■ RAW DATA ■
•••

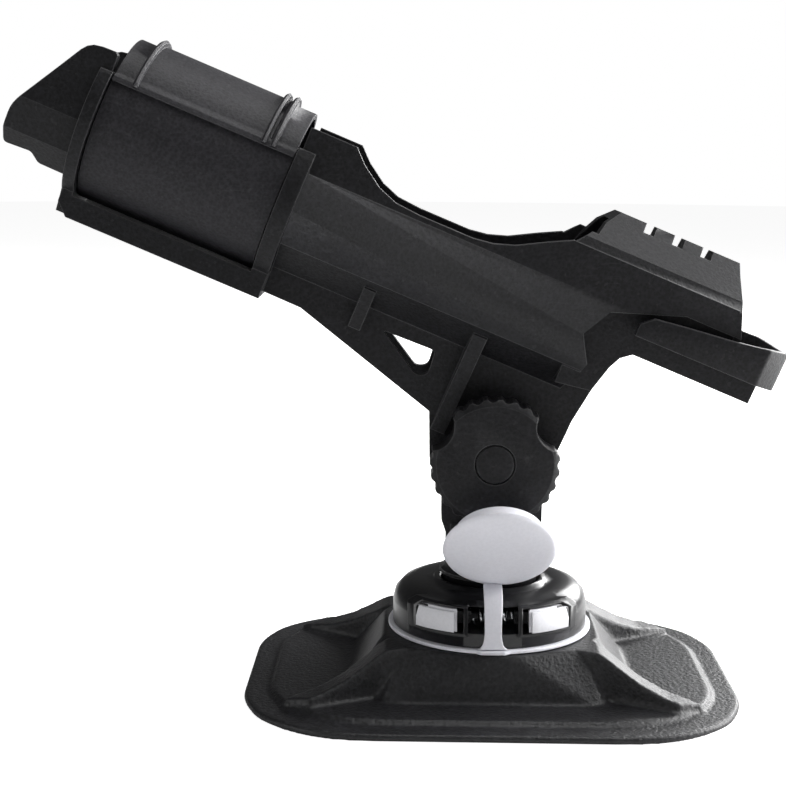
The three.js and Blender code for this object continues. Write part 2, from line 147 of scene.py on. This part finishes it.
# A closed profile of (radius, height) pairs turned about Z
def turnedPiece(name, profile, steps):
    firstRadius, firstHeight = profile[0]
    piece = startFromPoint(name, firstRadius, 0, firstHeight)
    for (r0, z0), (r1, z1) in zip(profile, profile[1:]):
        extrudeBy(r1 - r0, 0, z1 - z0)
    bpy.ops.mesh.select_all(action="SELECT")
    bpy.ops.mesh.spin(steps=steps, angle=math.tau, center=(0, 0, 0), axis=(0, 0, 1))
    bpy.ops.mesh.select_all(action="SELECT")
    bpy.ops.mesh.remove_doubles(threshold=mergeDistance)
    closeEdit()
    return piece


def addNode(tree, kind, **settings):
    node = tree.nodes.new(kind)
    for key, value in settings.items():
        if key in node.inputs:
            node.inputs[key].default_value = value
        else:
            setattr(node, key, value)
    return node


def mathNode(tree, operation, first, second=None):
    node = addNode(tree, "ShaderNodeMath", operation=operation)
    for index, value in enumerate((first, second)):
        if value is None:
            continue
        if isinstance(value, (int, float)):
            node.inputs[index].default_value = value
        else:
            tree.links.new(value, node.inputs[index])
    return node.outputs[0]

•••

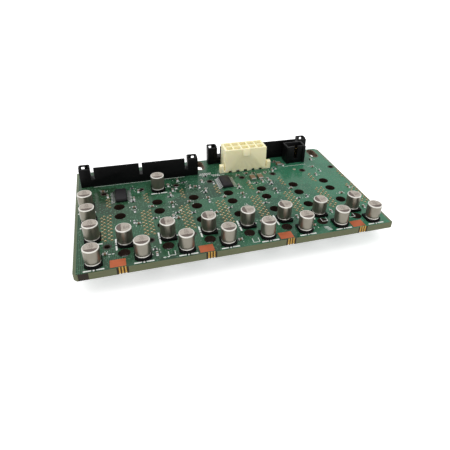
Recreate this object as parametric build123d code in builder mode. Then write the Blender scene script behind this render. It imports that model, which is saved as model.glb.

•••

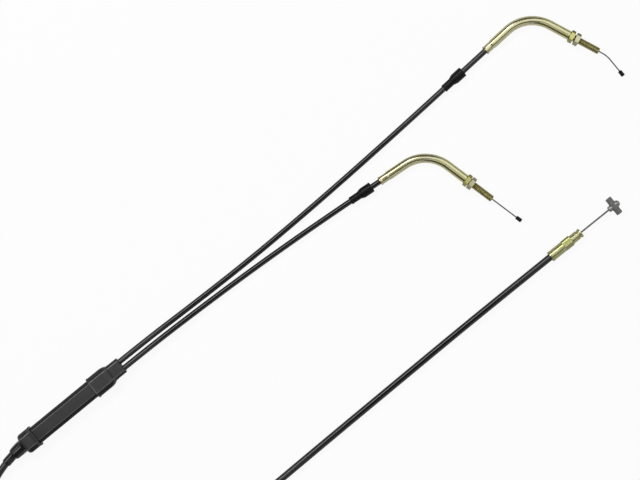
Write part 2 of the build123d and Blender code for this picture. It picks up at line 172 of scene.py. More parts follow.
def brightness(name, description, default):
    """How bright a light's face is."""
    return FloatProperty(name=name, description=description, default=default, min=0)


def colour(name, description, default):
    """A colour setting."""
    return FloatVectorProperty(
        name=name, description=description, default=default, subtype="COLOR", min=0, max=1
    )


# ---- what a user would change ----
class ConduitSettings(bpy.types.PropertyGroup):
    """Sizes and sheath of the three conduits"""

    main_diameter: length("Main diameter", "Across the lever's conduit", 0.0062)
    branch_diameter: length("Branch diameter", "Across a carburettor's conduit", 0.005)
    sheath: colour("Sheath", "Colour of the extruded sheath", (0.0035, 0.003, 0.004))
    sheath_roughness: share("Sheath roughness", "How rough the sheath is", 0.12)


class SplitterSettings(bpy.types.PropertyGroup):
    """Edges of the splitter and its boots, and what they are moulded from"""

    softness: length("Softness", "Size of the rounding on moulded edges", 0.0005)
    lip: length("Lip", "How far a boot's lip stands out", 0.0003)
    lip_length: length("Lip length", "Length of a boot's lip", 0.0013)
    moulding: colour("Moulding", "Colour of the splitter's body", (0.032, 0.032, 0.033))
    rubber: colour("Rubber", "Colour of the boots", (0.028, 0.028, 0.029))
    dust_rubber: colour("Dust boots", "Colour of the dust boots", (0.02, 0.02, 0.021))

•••

■ WRITTEN EXERCISE ■
The lines to transcribe begin at the line with "Write part 2 of" and end at the line with "(0.02, 0.02, 0.021))"; copy them exactly, both ends included.

■ WRITTEN ANSWER ■
Write part 2 of the build123d and Blender code for this picture. It picks up at line 172 of scene.py. More parts follow.
def brightness(name, description, default):
    """How bright a light's face is."""
    return FloatProperty(name=name, description=description, default=default, min=0)


def colour(name, description, default):
    """A colour setting."""
    return FloatVectorProperty(
        name=name, description=description, default=default, subtype="COLOR", min=0, max=1
    )


# ---- what a user would change ----
class ConduitSettings(bpy.types.PropertyGroup):
    """Sizes and sheath of the three conduits"""

    main_diameter: length("Main diameter", "Across the lever's conduit", 0.0062)
    branch_diameter: length("Branch diameter", "Across a carburettor's conduit", 0.005)
    sheath: colour("Sheath", "Colour of the extruded sheath", (0.0035, 0.003, 0.004))
    sheath_roughness: share("Sheath roughness", "How rough the sheath is", 0.12)


class SplitterSettings(bpy.types.PropertyGroup):
    """Edges of the splitter and its boots, and what they are moulded from"""

    softness: length("Softness", "Size of the rounding on moulded edges", 0.0005)
    lip: length("Lip", "How far a boot's lip stands out", 0.0003)
    lip_length: length("Lip length", "Length of a boot's lip", 0.0013)
    moulding: colour("Moulding", "Colour of the splitter's body", (0.032, 0.032, 0.033))
    rubber: colour("Rubber", "Colour of the boots", (0.028, 0.028, 0.029))
    dust_rubber: colour("Dust boots", "Colour of the dust boots", (0.02, 0.02, 0.021))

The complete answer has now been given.